The COVID-19 crisis generated the largest economic contraction ever recorded in Cabo Verde - 14.8% in 2020, the second largest in Sub-Saharan Africa - and exposed the country's economic vulnerabilities. However, Cabo Verde is showing signs that it is recovering, albeit gradually. According to the second Cabo Verde Economic Update, real GDP grew by 7 % in 2021.
This recovery, during the second half of 2021, is due to an efficient vaccination campaign, which secured the country with the fourth best vaccination rate in Sub-Saharan Africa, with 108.85 doses per 100 people. Poverty has reduced slightly, both at urban centers and rural areas. In rural areas, with the resumption of growth in agriculture and fishing, poverty has reduced by 3 percentage points, from 45 % in 2020. Urban poverty also declined by 2 percentage points to 28 % in 2021, an indicator that reflects the recovery in services (particularly trade), transportation, and public services.
However, the report highlights that, due to the COVID-19 crisis, public debt, which had been on a downward trajectory since 2017, increased sharply to 155.3 % of GDP in 2021. The country resorted to new concessional external borrowing and the issuance of Treasury bonds to cover fiscal financing needs, causing hard-won gains in reducing public debt to be nullified. To achieve sustainable debt dynamics, it is essential to implement prudent borrowing policies and strengthen debt management, as well as measures to improve the functioning of the public securities market.

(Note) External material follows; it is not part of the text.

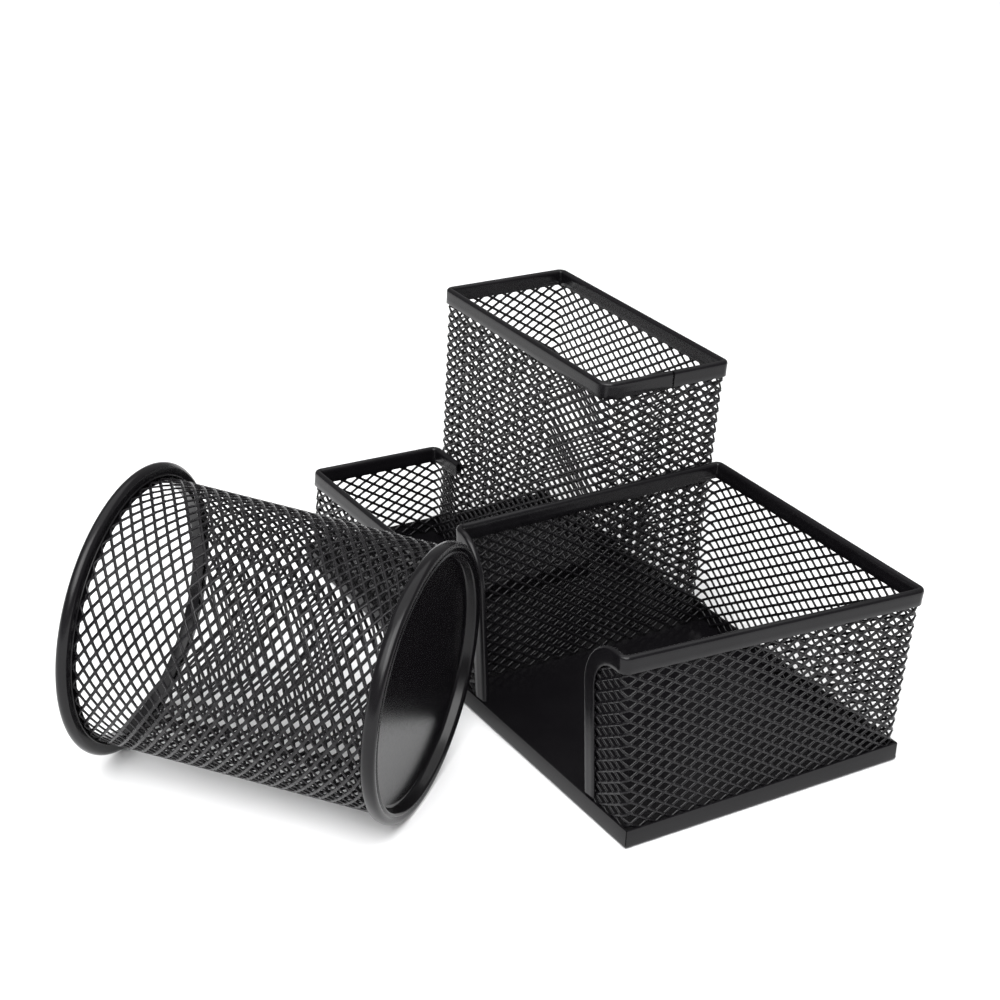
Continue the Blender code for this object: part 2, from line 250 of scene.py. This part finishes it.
def diamond_ring(a, b):
    """One diamond cell, 12 points each: the strand centre lines round it and the
    edge of its opening, as (along, up, lean), the lean being out of the sheet."""
    w, h, r = STRAND, BOND, BOND_RISE
    slope = (b / 2 - r) / (a / 2 - 2 * h)
    edge = 0.5 * w * math.sqrt(1 + slope * slope)

    def on_edge(u):
        return r / 2 + (a / 2 - h - u) * slope - edge

    tip = a / 2 - h + (r / 2 - edge) / slope
    u1, u2 = tip - 0.30, 0.30
    t1 = (a / 2 - h - u1) / (a / 2 - 2 * h)
    outer = [(a / 2, 0.0, 0.0), (a / 2 - h, r / 2, TWIST), (h, b / 2 - r / 2, -TWIST)]
    inner = [(tip - 0.07, 0.0, 0.0),
             (u1, on_edge(u1), -2 * t1 * TWIST),
             (u2, min(on_edge(u2), b / 2 - r - 0.05), -2 * TWIST)]
    top_outer, top_inner = (0.0, b / 2, 0.0), (0.0, b / 2 - r, -2 * TWIST)

    def quadrants(three, top):
        r, p, q = three
        ring = [r, p, q, top,
                (-q[0], q[1], q[2]), (-p[0], p[1], p[2]), (-r[0], 0.0, r[2]),
                (-p[0], -p[1], -p[2]), (-q[0], -q[1], -q[2]), (0.0, -top[1], -top[2]),
                (q[0], -q[1], -q[2]), (p[0], -p[1], -p[2])]
        return np.array(ring)

    return quadrants(outer, top_outer), quadrants(inner, top_inner)


def expanded_sheet(columns, rows, a, b, keep=None):
    """Vertices (along, up, out) and faces of an expanded sheet.

    Cells sit where column + row is even; bonds sit where it is odd, from
    column 0 and row 0.  Units are mm in the plane of the sheet.
    """
    i, j = np.meshgrid(np.arange(1, columns), np.arange(1, rows), indexing="ij")
    pick = (i + j) % 2 == 0
    i, j = i[pick], j[pick]
    cu, cv = i * a / 2, j * b / 2
    if keep is not None:
        good = keep(cu, cv)
        cu, cv = cu[good], cv[good]
    outer, inner = diamond_ring(a, b)
    ease = 0.16

    def place(ring, side, lift):
        p = np.empty((len(cu), 12, 3))
        p[..., 0] = cu[:, None] + ring[None, :, 0]
        p[..., 1] = cv[:, None] + ring[None, :, 1]
        p[..., 2] = ring[None, :, 2] + side * (THICK / 2 - lift)
        return p

    layers = np.stack([place(outer, 1, 0), place(inner, 1, ease),
                       place(inner, -1, ease), place(outer, -1, 0)], axis=1)
    flat = layers.reshape(-1, 3)
    key = np.round(flat * 400 + 0.123).astype(np.int64)
    _, first, back = np.unique(key, axis=0, return_index=True, return_inverse=True)
    verts = flat[first]
    index = back.reshape(len(cu), 4, 12)
    nxt = np.roll(index, -1, axis=2)
    quads = []
    for m in range(3):
        q = np.stack([index[:, m], nxt[:, m], nxt[:, m + 1], index[:, m + 1]], axis=-1)
        quads.append(q.reshape(-1, 4))
    # close the sheet along its cut edges
    e = np.stack([index[:, 0], nxt[:, 0], nxt[:, 3], index[:, 3]], axis=-1).reshape(-1, 4)
    edge_key = np.sort(e[:, :2], axis=1)
    _, inv, count = np.unique(edge_key, axis=0, return_inverse=True, return_counts=True)
    lone = count[inv.ravel()] == 1
    quads.append(e[lone][:, ::-1])
    return verts, np.concatenate(quads)


def squeeze(d, start=5.0, reach=1.5, tuck=1.7):
    """Distance from the crest, packed so the sheet ends inside the folded rim."""
    return np.where(d < start, tuck + (d + reach) * (start - tuck) / (start + reach), d)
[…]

Against this backdrop, the revival of the tourism sector, driven by one of the highest vaccination rates in Africa, predicted that a strong post-COVID-19 economic recovery could take place by 2022. However, growth forecasts in the short term have been reduced and real GDP growth is projected at 4 % in 2022, constrained by the adverse inflationary repercussions of the war in Ukraine. While GDP is expected to rise gradually from 2022 onward, it should be noted that this outlook is dependent on downside risks stemming from further variants of COVID-19, the unfolding war situation in Ukraine and climate change shocks.